THE LETTERS OF RALPH VAUGHAN WILLIAMS

Letter from George Butterworth to Ralph Vaughan Williams

Letter No. VWL395

Letter from George Butterworth to Ralph Vaughan Williams

Letter No.: VWL395


43 Colville Gardens
Bayswater W.

March 28 1914

My dear Ralph

Among  all the debauch of last night’s congratulations and mutual pattings on the back, I really had nothing much to add, but should now like to tell you how frightfully glad I am that you have at last achieved something worthy of your gifts (I refer to the work & its performance jointly, for after all a work cannot be a fine one until it is finely played – and it is still possible that the Sea Symphony & the Mystical Songs may turn out equally well – but at present they are not in the same class).1
I really advise you not to alter a note of the Symph: until after its second performance (which is bound to come soon) – the passages I kicked at didn’t bother me at all, because the music as a whole is so definite that a little occasional meandering is pleasant rather than otherwise.
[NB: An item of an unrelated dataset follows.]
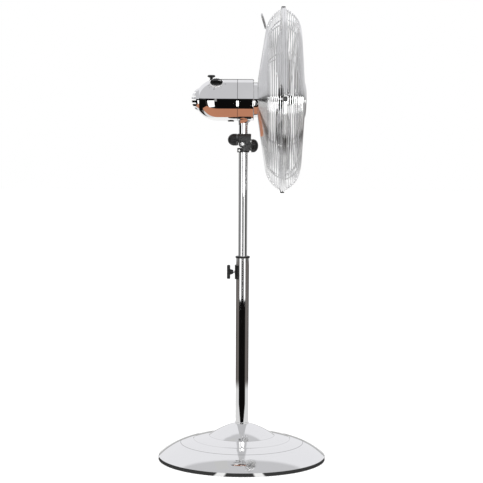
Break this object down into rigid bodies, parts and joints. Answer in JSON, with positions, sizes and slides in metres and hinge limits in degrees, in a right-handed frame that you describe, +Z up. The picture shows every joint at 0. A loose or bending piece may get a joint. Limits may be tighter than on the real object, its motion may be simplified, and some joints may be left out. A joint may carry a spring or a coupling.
{
  "type": "pedestal fan",
  "caption": "Chrome pedestal fan: round weighted base, telescoping pole, tilting and swinging motor head with a wire guard round its blades.",
  "frame": {"origin": "centre of the base, on the floor, under the pole", "axes": "+Z up along the pole, +X the way the air goes, Y across the guard"},
  "size_m": [0.408, 0.4488, 1.1017],
  "materials": {
    "chrome": "mirror chrome plate",
    "chrome_wire": "bright chrome wire",
    "black_plastic": "fine moulded texture",
    "black_rubber": "matt",
    "steel": "zinc plated",
    "blade_metal": "polished",
    "iron": "as cast",
    "painted": "satin black",
    "lamination": "stacked sheet",
    "copper": "enamelled copper wire",
    "bronze": "sintered bronze",
    "nylon": "natural nylon"
  },
  "bodies": {
    "stand": {"base_cover": "chrome", "base_plate": "painted", "base_weight": "iron", "base_feet": "black_rubber", "base_spacer": "steel", "base_bolt": "steel", "pole_plug": "steel", "foot_collar": "chrome", "lower_pole": "chrome", "pole_bush": "black_plastic", "clamp_saddle": "black_plastic"},
    "height_clamp": {"height_knob": "black_plastic", "height_knob_screw": "steel"},
    "mast": {"mast_tube": "chrome", "mast_guide": "nylon", "mast_socket": "black_plastic", "bracket_bolts": "steel"},
    "tilt_lock": {"tilt_lock_knob": "black_plastic"},
    "neck": {"tilt_yoke": "black_plastic", "neck_post": "chrome", "swivel_pin": "steel", "swivel_arm": "steel"},
    "neck_lock": {"neck_lock_knob": "black_plastic"},
    "link": {"oscillation_link": "steel"},
    "head": {"neck_boss": "chrome", "swivel_bush": "nylon", "rear_housing": "chrome", "front_housing": "chrome", "rear_vent_cap": "chrome", "cable_gland": "black_rubber", "motor_bells": "steel", "tie_bolts": "steel", "shaft_bearings": "bronze", "stator_core": "lamination", "stator_windings": "copper", "capacitor": "black_plastic", "gearbox_case": "nylon", "dial_bezel": "chrome", "speed_switch": "black_plastic", "guard_mount": "chrome", "rear_guard_nut": "black_plastic", "rear_guard_plate": "chrome", "rear_guard_rings": "chrome_wire", "rear_guard_ribs": "chrome_wire", "front_guard_rings": "chrome_wire", "front_guard_ribs": "chrome_wire", "guard_rims": "chrome_wire", "guard_clips": "black_plastic", "carry_handle": "chrome_wire", "front_badge": "chrome"},
    "rotor": {"motor_shaft": "steel", "rotor_core": "lamination", "worm": "steel", "fan_blades": "blade_metal", "blade_hub": "painted", "spinner_nut": "black_plastic"},
    "crank": {"worm_wheel": "nylon", "crank": "steel"},
    "dial": {"speed_dial": "black_plastic"},
    "pull_knob": {"oscillation_knob": "black_plastic"}
  },
  "joints": [
    {"name": "height_clamp_turn", "type": "hinge", "parent": "stand", "child": "height_clamp", "pos_m": [-0.033, 0, 0.46], "axis": [1, 0, 0], "range_deg": [-360, 0]},
    {"name": "mast_slide", "type": "slide", "parent": "stand", "child": "mast", "axis": [0, 0, 1], "range_m": [-0.23, 0.07]},
    {"name": "tilt_lock_turn", "type": "hinge", "parent": "mast", "child": "tilt_lock", "pos_m": [0.027, 0, 0.767], "axis": [1, 0, 0], "range_deg": [0, 360]},
    {"name": "tilt", "type": "hinge", "parent": "mast", "child": "neck", "pos_m": [-0.002, 0, 0.771], "axis": [0, 1, 0], "range_deg": [-20, 12]},
    {"name": "neck_lock_turn", "type": "hinge", "parent": "neck", "child": "neck_lock", "pos_m": [-0.022, 0, 0.7815], "axis": [1, 0, 0], "range_deg": [-360, 0]},
    {"name": "oscillation", "type": "hinge", "parent": "neck", "child": "head", "pos_m": [0, 0, 0.8165], "axis": [0, 0, 1], "range_deg": [-40, 40]},
    {"name": "link_swing", "type": "hinge", "parent": "neck", "child": "link", "pos_m": [0, 0.012, 0.8353], "axis": [0, 0, 1], "range_deg": [-41, 41]},
    {"name": "blade_spin", "type": "hinge", "parent": "head", "child": "rotor", "pos_m": [0.096, 0, 0.8773], "axis": [1, 0, 0], "continuous": true},
    {"name": "crank_turn", "type": "hinge", "parent": "head", "child": "crank", "pos_m": [-0.078, 0.0156, 0.8773], "axis": [0, 0, 1], "continuous": true},
    {"name": "dial_turn", "type": "hinge", "parent": "head", "child": "dial", "pos_m": [-0.065, -0.02864, 0.91819], "axis": [0, -0.5736, 0.8192], "range_deg": [-135, 0]},
    {"name": "oscillation_pull", "type": "slide", "parent": "head", "child": "pull_knob", "axis": [0, 0, 1], "range_m": [0, 0.007]}
  ],
  "couplings": [
    {"joint": "crank_turn", "follows": "blade_spin", "ratio": -0.04},
    {"joint": "link_swing", "follows": "oscillation", "ratio": 1}
  ]
}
As to the scoring, I frankly don’t understand how it all comes off so well, but it does all sound right, so there’s nothing more to be said.
One practical result is that you have turned the Ellis concerts from a doubtful into a certain success and I hope he will announce another series soon, & perhaps start a guarantee fund.2
Meanwhile here’s to Symph no 2!3
Yours

George B.


1. A London Symphony has received its first performance the night before.
2. His own Idyll, The Banks of Green Willow, had been given at an earlier concert on 20th March. F.B. Ellis was a composer and patron and promoter of concerts of contemporary English music.
3. This letter was partially quoted by VW in his memoir about Butterworth included in a memorial volume privately printed by his father in 1918 (see further in VWL435).